Another place we liked quite a lot is Le Torri, vacation apartments featured in our blog post Castello di Poppiano - Why Not Pretend You Live in Italy? The post will give you a sketch of how life is in a little village in the Colli Fiorentini wine country.
You can find out about Italian hotels and how I choose them, then search for your own place to stay on our Hotels in Italy page.
If you want a hotel and are ready to compare prices, see: Hotels in Tuscany.
Tuscany has always been known for the quality of the raw ingredients culled from small farms or the family orto or vegetable garden. So, the food is simple, but very, very tasty. It's also seasonal; don't expect to eat agretti or the famed wild asparagus in August. Wild boar, cinghiale, is a specialty served with polenta, forming a natural fusion because the boar like nothing better than to eat the polenta corn as it ripens in late summer.

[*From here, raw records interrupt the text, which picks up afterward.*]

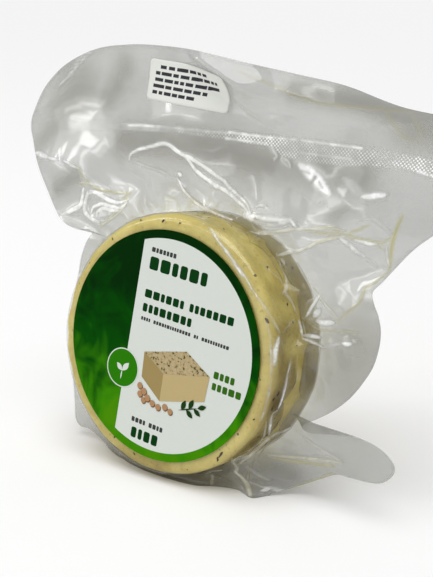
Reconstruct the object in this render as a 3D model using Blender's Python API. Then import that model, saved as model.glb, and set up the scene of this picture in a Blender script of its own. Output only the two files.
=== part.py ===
"""Fresh herb cheese wheel, vacuum packed in a clear pouch, standing on its rim.

The wheel leans back a little and rests on its back rim and on the pouch's lower
flap, which is folded forward under it. Metres, +Z up, the label faces -Y.
"""

import math

import bmesh
import bpy
import numpy as np
from mathutils import Matrix

MM = 0.001

# The cheese wheel
CHEESE_RADIUS = 47.5 * MM
CHEESE_DEPTH = 33.0 * MM
EDGE_RADIUS = 3.0 * MM
EDGE_STEPS = 3
LEAN = math.radians(8.3)

# The pouch: two sheets pressed together round the wheel, at half its depth
FLAP_THICKNESS = 1.0 * MM
FLAP_ROWS = 13
COLUMNS = 132
WEB_REACH = 3.5 * MM
WEB_REACH_BELOW = 9.0 * MM
WEB_HEIGHT = 2.6 * MM
WEB_HEIGHT_BELOW = 12.0 * MM
BELOW_ANGLE = -82.0
BELOW_HALF_WIDTH = 34.0
FLOOR_CONTACT = 0.8 * MM

# Film tents that climb the wall: angle in degrees, height on the wall, half width in degrees
TENTS = (
    (58.0, 3.5 * MM, 4.0),
    (31.0, 5.0 * MM, 5.0),
    (8.0, 3.0 * MM, 4.0),
    (-16.0, 4.5 * MM, 5.0),
    (-36.0, 4.0 * MM, 4.0),
    (148.0, 3.0 * MM, 5.0),
)

# Gentle waves of the flap: the two wave lengths and heights
WAVE_LENGTHS = (74.0 * MM, 46.0 * MM)
WAVE_HEIGHTS = (1.6 * MM, 0.8 * MM)
WAVE_START = 12.0 * MM
PLEATS = 17
PLEAT_HEIGHT = 0.7 * MM
PLEAT_REACH = 9.0 * MM

# Pouch outline, anticlockwise from the top as seen from the front: where on the rim
# the film comes from, in degrees, then across, up and forward of the wheel's centre, in mm
OUTLINE = (
    (93, -6, 105.6, 0.0), (102, -25, 106.7, 0.0), (111, -41, 106.3, 0.0), (119, -58, 104.2, -1.5),
    (126, -73, 98.2, -3.5), (132, -84.4, 89.3, -5.5), (137, -92, 79.5, -7.0), (141, -94.5, 72, -7.0),
    (144, -89.8, 64, -5.5), (148, -80.8, 50.5, -3.5), (152, -72, 39.5, -1.5), (154.5, -66, 34, -0.5),
    (157, -59, 31.5, 0.0), (160, -54, 28, 0.0), (164, -54.5, 22, 0.0), (169, -56.5, 15, 0.0),
    (178, -58, 4, 0.0), (188, -58.5, -8, 0.0), (199, -58, -20, 0.0), (211, -55.5, -34.5, 0.0),
    (217, -54.5, -42.5, 0.0), (221, -51.5, -45.8, 0.0), (226, -46.5, -46, 0.0), (233, -38.5, -48.8, 0.5),
    (241, -25.5, -50.6, 6.5), (251, -10.5, -51.4, 10.2), (262, 3.4, -51.5, 11.0), (274, 14, -51.3, 9.8),
    (282, 21, -50.6, 6.0), (288, 29, -50.0, 4.0), (293, 36.7, -50.7, 6.5), (298, 41, -49.3, 1.5),
    (306, 49.5, -45.4, -4.0), (312, 58.4, -40.3, -2.0), (317, 66.2, -36.1, 0.0), (321, 72, -35.5, 1.0),
    (324.5, 78.8, -35.1, 1.7), (327.5, 84.6, -33.8, 2.0), (330.5, 88.8, -30.2, 2.0), (333, 89.3, -26.3, 2.0),
    (335, 84.2, -22.6, 2.0), (336.3, 77, -21.1, 1.8), (337.3, 68.9, -21.3, 1.4), (338.3, 60.6, -22.6, 1.0),
    (339.7, 54, -23.6, 0.5), (342, 51, -21.9, 0.0), (345, 57, -17.9, 0.0), (348, 62.3, -14.1, 0.0),
    (352, 67.9, -8.7, 0.0), (356, 72.1, -2.6, -0.5), (361, 75.7, 4.3, -0.8), (367, 77.3, 10.9, -1.0),
    (373, 77.5, 16.7, -1.0), (379, 76.2, 21.7, -0.7), (384, 73.8, 25.8, -0.6), (388, 72.6, 29.5, -1.0),
    (391, 75.7, 33.6, -2.0), (394, 79.3, 38.8, -3.5), (397, 85, 46.1, -5.0), (400, 92.8, 53.7, -6.0),
    (404, 102, 65, -7.5), (408, 108, 79, -8.5), (413, 106, 87, -8.5), (419, 92.5, 89.3, -7.5),
    (425, 74, 91.7, -5.0), (431, 54.7, 97.1, -3.0), (438, 35.8, 99.7, -1.5), (446, 15, 102.3, -0.3),
)

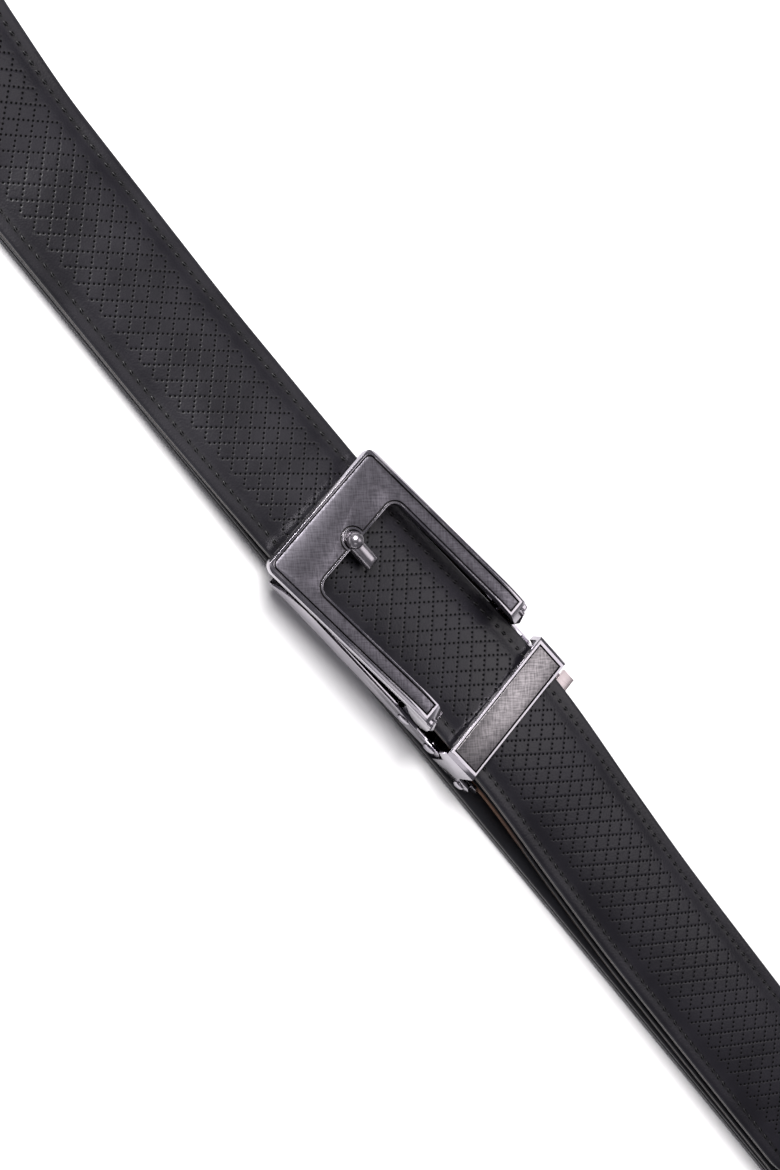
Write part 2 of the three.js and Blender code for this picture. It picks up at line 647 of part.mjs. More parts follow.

While you're walking or driving around, be sure to be on the lookout for Sagra Posters. A sagra is a celebration of some kind of local foodstuff or regional dish. You'll sit on long benches and eat the food locals eat right alongside you.
When you get tired of restaurant meals, there's another way to enjoy eating with locals. Becoming popular is the practice of eating with home chefs, who can not only feed you but let you know about the culture and attractions of their home base. BonAppetour, for example, offers quite a number of Tuscan dining experiences.
The joys of Tuscany, the simple, good life the rural inhabitants enjoy and the artistic nature of the landscape is replicated with many variations in Provence. The distance between Siena and Arles, France is 338 miles or 543 kilometers, 7 1/2 hours driving time. Along the way you'll skirt the Med, passing Pisa, Genoa, Nice, and Cannes to mention a few tourist-worthy stop-overs.